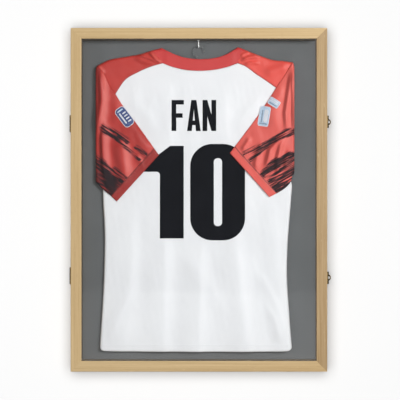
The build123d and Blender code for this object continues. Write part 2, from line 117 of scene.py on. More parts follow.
def nearest(x, z, line):
    """For each place: how far along the line it is, from 0 to 1, how far off it, and on which side."""
    line = np.asarray(line, float)
    lengths = np.linalg.norm(np.diff(line, axis=0), axis=1)
    starts = np.concatenate([[0.0], np.cumsum(lengths)])
    away = np.full(np.shape(x), np.inf)
    along = np.zeros(np.shape(x))
    side = np.zeros(np.shape(x))
    for a, b, start, length in zip(line, line[1:], starts, lengths):
        way = (b - a) / length
        dx, dz = x - a[0], z - a[1]
        reach = np.clip(dx * way[0] + dz * way[1], 0.0, length)
        off_x, off_z = dx - reach * way[0], dz - reach * way[1]
        far = np.hypot(off_x, off_z)
        closer = far < away
        away = np.where(closer, far, away)
        along = np.where(closer, (start + reach) / starts[-1], along)
        side = np.where(closer, np.sign(way[0] * off_z - way[1] * off_x), side)
    return along, away, side


def relief(x, z, folds):
    """Height of a set of folds, each with a line, its width left and right of that line, and a height."""
    total = np.zeros(np.shape(x))
    for line, left, right, height in folds:
        along, away, side = nearest(x, z, line)
        width = np.where(side > 0, left, right)
        ends = eased(np.minimum(along, 1 - along) / 0.3)
        total += height * ends * np.exp(-((away / width) ** 2))
    return total


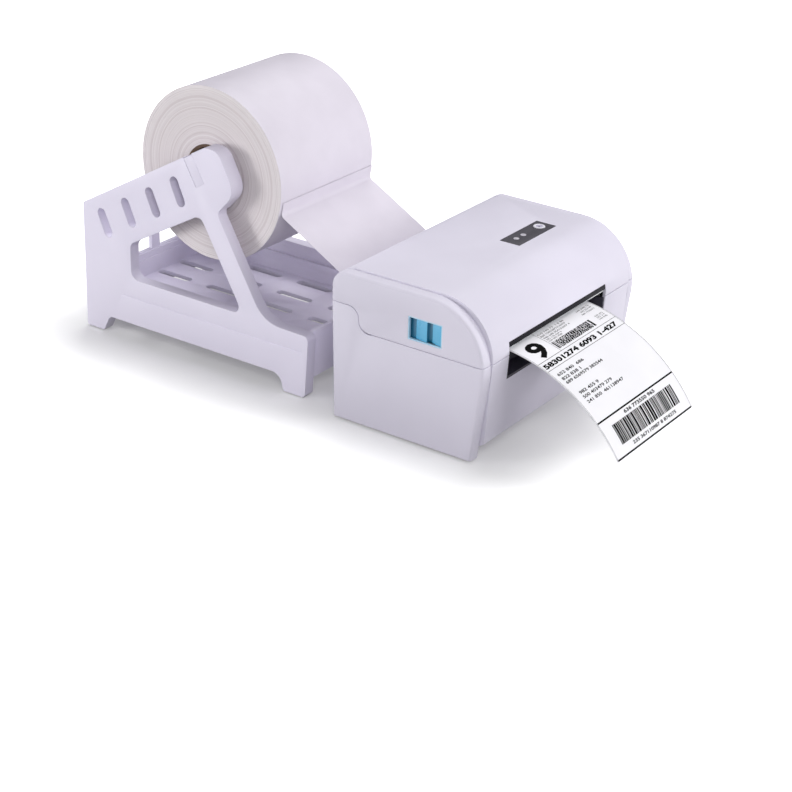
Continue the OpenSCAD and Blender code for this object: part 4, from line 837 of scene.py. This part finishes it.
# The ends are drawn as rings of a few turns, which stand out most in the loose band at the rim
ring_step, ring_gap, rim_band = 0.6 * mm, 0.04 * mm, 4.0 * mm
face_step, tight_share = 0.22 * mm, 0.35
edge_in, edge_drop = 0.15 * mm, 0.02 * mm
random.seed(41)
ends = []
count = int((roll_outer - roll_inner) / ring_step)
radii = [roll_inner + (roll_outer - roll_inner) * k / count for k in range(count + 1)]
for end, sign in ((low.x, 1), (high.x, -1)):
    line = []
    for r0, r1 in zip(radii, radii[1:]):
        slump = face_step * random.random() * (tight_share if r1 < roll_outer - rim_band else 1.0)
        line += [(end + sign * slump, r0), (end + sign * slump, r1 - ring_gap)]
    ends.append(line)
near, far = ends
outline = ([(near[0][0], roll_inner)] + near
           + [(near[-1][0], roll_outer - edge_drop), (near[-1][0] + edge_in, roll_outer),
              (far[-1][0] - edge_in, roll_outer)] + far[::-1])
bm = turned_piece([(x, roll_mid.y, roll_mid.z + r) for x, r in outline],
                  roll_mid, (1, 0, 0), steps=128, closed=True)

# Wound paper: rings of slightly different tone, painted shade in a few open turns, and a paler band at the
# rim
wound, given, made = pattern_group("wound_paper", {"Turns per metre": 1500.0, "Outer radius": 62.2 * mm,
                                                   "Rim band": 4.5 * mm})
ring_wobble, open_below, open_shade_depth, band_lift = 1.6 * mm, 0.36, 0.09, 0.1
parts = wound.nodes.new("ShaderNodeSeparateXYZ")
wound.links.new(given.outputs["Vector"], parts.inputs["Vector"])
from_axis_y = worked(wound, "SUBTRACT", parts.outputs["Y"], roll_mid.y)
from_axis_z = worked(wound, "SUBTRACT", parts.outputs["Z"], roll_mid.z)
squares = worked(wound, "ADD", worked(wound, "MULTIPLY", from_axis_y, from_axis_y),
                 worked(wound, "MULTIPLY", from_axis_z, from_axis_z))
wobble = worked(wound, "MULTIPLY", noise(wound, given.outputs["Vector"], 24, detail=2), ring_wobble)
radius = worked(wound, "ADD", worked(wound, "SQRT", squares), wobble)


def rings_of(tree, radius, scale, detail):
    """Noise that changes with the radius only."""
    lay = tree.nodes.new("ShaderNodeTexNoise")
    lay.noise_dimensions = "1D"
    lay.inputs["Detail"].default_value = detail
    feed(tree, lay.inputs["Scale"], scale)
    tree.links.new(radius, lay.inputs["W"])
    return lay.outputs["Fac"]


fine_rings = rings_of(wound, radius, given.outputs["Turns per metre"], detail=3)
wide_rings = rings_of(wound, radius, 480, detail=2)
band_from = worked(wound, "SUBTRACT", given.outputs["Outer radius"], given.outputs["Rim band"])
in_band = worked(wound, "GREATER_THAN", radius, band_from)
# Turns where the wide rings run low are darkened, painted shade in their open gaps
shaded_open_turns = worked(wound, "LESS_THAN", wide_rings, open_below)
ring_tone = worked(wound, "ADD", worked(wound, "MULTIPLY", fine_rings, 0.7),
                   worked(wound, "MULTIPLY", wide_rings, 0.3))
ring_tone = worked(wound, "SUBTRACT", ring_tone, worked(wound, "MULTIPLY", shaded_open_turns, open_shade_depth))
ring_tone = worked(wound, "ADD", ring_tone, worked(wound, "MULTIPLY", in_band, band_lift))
wound.links.new(ring_tone, made.inputs["Tone"])
wound.links.new(fine_rings, made.inputs["Grain"])
wound.links.new(noise(wound, given.outputs["Vector"], 40, detail=3), made.inputs["Handling"])
wound_paper = surface("wound_labels", wound, srgb(216, 207, 209), srgb(234, 228, 230),
                      rough=(0.6, 0.75), relief=0.05 * mm, specular=0.3)
roll = piece_of(bm, "wound_roll", wound_paper, "roll", sharp=30)
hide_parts("label_roll")

# The outside of the roll shows the coated face of the labels, as the web does
paper_fibre, given, made = pattern_group("paper_fibre", {"Fibre per metre": 700.0})
paper_cloud = noise(paper_fibre, given.outputs["Vector"], 30, detail=3)
paper_grain = noise(paper_fibre, given.outputs["Vector"], given.outputs["Fibre per metre"],
                    detail=5, roughness=0.6)
paper_fibre.links.new(paper_cloud, made.inputs["Tone"])
paper_fibre.links.new(paper_grain, made.inputs["Grain"])
paper_fibre.links.new(noise(paper_fibre, given.outputs["Vector"], 90, detail=3), made.inputs["Handling"])
liner_paper = surface("liner_paper", paper_fibre, srgb(219, 213, 224), srgb(224, 218, 229),
                      rough=(0.5, 0.64), relief=0.02 * mm, specular=0.4)
outer_skin, end_facing = 0.2 * mm, 0.9
roll.data.materials.append(liner_paper)
for face in roll.data.polygons:
    if abs(face.normal.x) < end_facing and (face.center - roll_mid).yz.length > roll_outer - outer_skin:
        face.material_index = 1


# ---- Label web ----
# One layer of liner with its labels runs from the roll through the rear slot and over the guide bar
# to the platen. The coated face is nearly smooth, with the faint fibre of the paper below it.

eased("label_web", 0.05 * mm, liner_paper, segments=1, sharp=60)


# ---- Printed label ----
# The first label hangs from the slot in a curl: white coated paper with black thermal print.
# The print is a shipping layout of rules, digits and bar codes, raised by a few hundredths of a millimetre.

label_paper = surface("label_paper", paper_fibre, srgb(241, 240, 244), srgb(245, 244, 248),
                      rough=(0.5, 0.62), relief=0.015 * mm, specular=0.4)
eased("printed_label", 0.05 * mm, label_paper, segments=1, sharp=60)
thermal_ink = surface("thermal_ink", paper_fibre, srgb(8, 8, 9), srgb(14, 14, 15),
                      rough=(0.8, 0.9), relief=0.005 * mm, specular=0.05)

# The print is laid out flat in millimetres, u to the right from the label's left edge and v down from
# the slot, and then bent onto the curl, an arc about a line under the slot
low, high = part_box("printed_label")
label_left, curl_radius, print_and_shade_height = low.x, 117.15 * mm, 0.04 * mm
curl_y, curl_z, slot_angle = -118.934 * mm, -43.861 * mm, math.radians(8)
random.seed(17)
ink_and_cut_shade = bmesh.new()


def bar(u0, v0, u1, v1):
    """A solid rectangle between two corners."""
    middle = Matrix.Translation(((u0 + u1) / 2, -(v0 + v1) / 2, 0))
    bmesh.ops.create_grid(ink_and_cut_shade, x_segments=1, y_segments=1, size=0.5,
                          matrix=middle @ Matrix.Diagonal((u1 - u0, v1 - v0, 1, 1)))


def bar_row(u0, u1, v0, v1, darks, gaps, least):
    """A row of bars of random widths between u0 and u1, where none starts closer to u1 than least."""
    while u0 < u1 - least:
        dark, gap = random.choice(darks), random.choice(gaps)
        bar(u0, v0, min(u0 + dark, u1), v1)
        u0 += dark + gap


def figures(u0, u1, base, cap, weight=0.0, text=None):
    """A line of figures, stretched to lie between u0 and u1 with its foot at base and its height cap."""
    pitch = 1.12 * cap
    count = max(3, round((u1 - u0) / pitch))
    if text is None:
        text = "".join(" " if k % random.choice((4, 5, 7)) == 3 else random.choice("0123456789")
                       for k in range(count)).strip()
    curve = bpy.data.curves.new("figures", "FONT")
    curve.body = text
    curve.resolution_u = 3
    curve.offset = weight
    holder = bpy.data.objects.new("figures", curve)
    flat = bpy.data.meshes.new_from_object(holder)
    xs = [v.co.x for v in flat.vertices]
    ys = [v.co.y for v in flat.vertices]
    wide, tall = (u1 - u0) / (max(xs) - min(xs)), cap / (max(ys) - min(ys))
    flat.transform(Matrix.Translation((u0, -base, 0)) @ Matrix.Diagonal((wide, tall, 1, 1))
                   @ Matrix.Translation((-min(xs), -min(ys), 0)))
    ink_and_cut_shade.from_mesh(flat)
    bpy.data.objects.remove(holder)
    bpy.data.curves.remove(curve)
    bpy.data.meshes.remove(flat)


def bend_on_label(flat):
    """Cuts a flat sheet of print or painted cut shade into strips and bends it onto the curl, just proud of
    the paper.
    """
    strip, strips = 2.5, range(-1, 42)
    for k in strips:
        bmesh.ops.bisect_plane(flat, geom=flat.verts[:] + flat.edges[:] + flat.faces[:],
                               plane_co=(0, -strip * k, 0), plane_no=(0, 1, 0))
    height = curl_radius + print_and_shade_height
    for v in flat.verts:
        angle = slot_angle - v.co.y * mm / curl_radius
        v.co = (label_left + v.co.x * mm, curl_y - height * math.sin(angle),
                curl_z + height * math.cos(angle))


# Rules: two hairlines over the label's width, an upright one beside the large figure, and two heavy ones
rule_left, rule_right = 0.9, 100.7
bar(rule_left, 20.35, rule_right, 20.65)
bar(rule_left, 28.35, rule_right, 28.65)
bar(29.85, -3, 30.15, 20.5)
bar(rule_left, 74.0, rule_right, 75.1)
bar(rule_left, 100.7, rule_right, 101.8)
# Lines of figures: (u0, u1, base, cap, weight)
for u0, u1, base, cap, weight in (
        (5.0, 37.0, 35.0, 2.3, 0.02), (5.0, 28.0, 39.0, 2.3, 0.02),
        (5.0, 50.5, 42.5, 2.3, 0.02), (7.0, 31.0, 52.8, 2.3, 0.02), (7.0, 43.0, 56.5, 2.3, 0.02),
        (7.0, 53.0, 60.5, 2.3, 0.02), (31.5, 72.0, 78.9, 2.6, 0.03), (24.0, 82.0, 98.5, 2.4, 0.03),
        (31.5, 64.0, 1.3, 1.5, 0.0), (31.5, 62.0, 3.8, 1.5, 0.0), (31.5, 64.0, 6.3, 1.5, 0.0),
        (31.5, 50.0, 8.3, 1.3, 0.0), (31.5, 48.0, 10.2, 1.3, 0.0), (81.0, 97.0, 1.3, 1.3, 0.0),
        (83.0, 97.0, 3.7, 1.3, 0.0), (81.0, 97.0, 6.2, 1.3, 0.0), (87.0, 97.0, 12.7, 1.3, 0.0),
        (87.0, 97.0, 14.7, 1.3, 0.0), (87.0, 97.0, 16.7, 1.3, 0.0)):
    figures(u0, u1, base, cap, weight)
figures(2.5, 95.0, 26.9, 4.3, 0.045, "58301274 6093 1-427")
figures(8.0, 23.5, 19.3, 16.8, 0.035, "9")
# Stacked bar code with a heavy and a light bar at each end, and a plain bar code near the label's foot
heavy, light, row_count, code_top, code_foot = 1.4, 0.7, 8, 11.3, 18.5
row_height = (code_foot - code_top) / row_count
for u, width in ((31.4, heavy), (33.4, light), (77.3, heavy), (78.6, light)):
    bar(u, code_top, u + width, code_foot)
for row in range(row_count):
    bar_row(35.2, 76.5, code_top + row * row_height, code_top + (row + 1) * row_height,
            darks=(0.5, 1.0, 1.5, 2.0), gaps=(0.5, 0.5, 1.0), least=0.3)
bar_row(12.6, 91.8, 80.3, 94.3, darks=(0.7, 1.0, 1.5, 2.2), gaps=(0.45, 0.45, 0.75, 1.05), least=0.6)
bend_on_label(ink_and_cut_shade)
piece_of(ink_and_cut_shade, "label_print", thermal_ink, "printer_base")

# Painted shade of the die cuts along both sides: grey lines at the label's edge, and at the liner's edge
# just outside it
cut_shade_grey = surface("die_cut_edge_shade", paper_fibre, srgb(128, 128, 134), srgb(138, 138, 144),
                   rough=(0.5, 0.62), relief=0.005 * mm)
cut_width, cut_top, cut_foot = 0.25, -4, 101.9
# The same sheet now takes grey lines of painted shade at the die cuts
ink_and_cut_shade = bmesh.new()
for u in (0.0, 0.9, 100.4, 101.3):
    bar(u, cut_top, u + cut_width, cut_foot)
bend_on_label(ink_and_cut_shade)
piece_of(ink_and_cut_shade, "die_cut_shade_lines", cut_shade_grey, "printer_base")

----

◆ **WHAT THE TASK ASKS**:
Go through the records. Copy each line where "scene" appears.

◆ **FULL SOLUTION**:
The build123d and Blender code for this object continues. Write part 2, from line 117 of scene.py on. More parts follow.
Continue the OpenSCAD and Blender code for this object: part 4, from line 837 of scene.py. This part finishes it.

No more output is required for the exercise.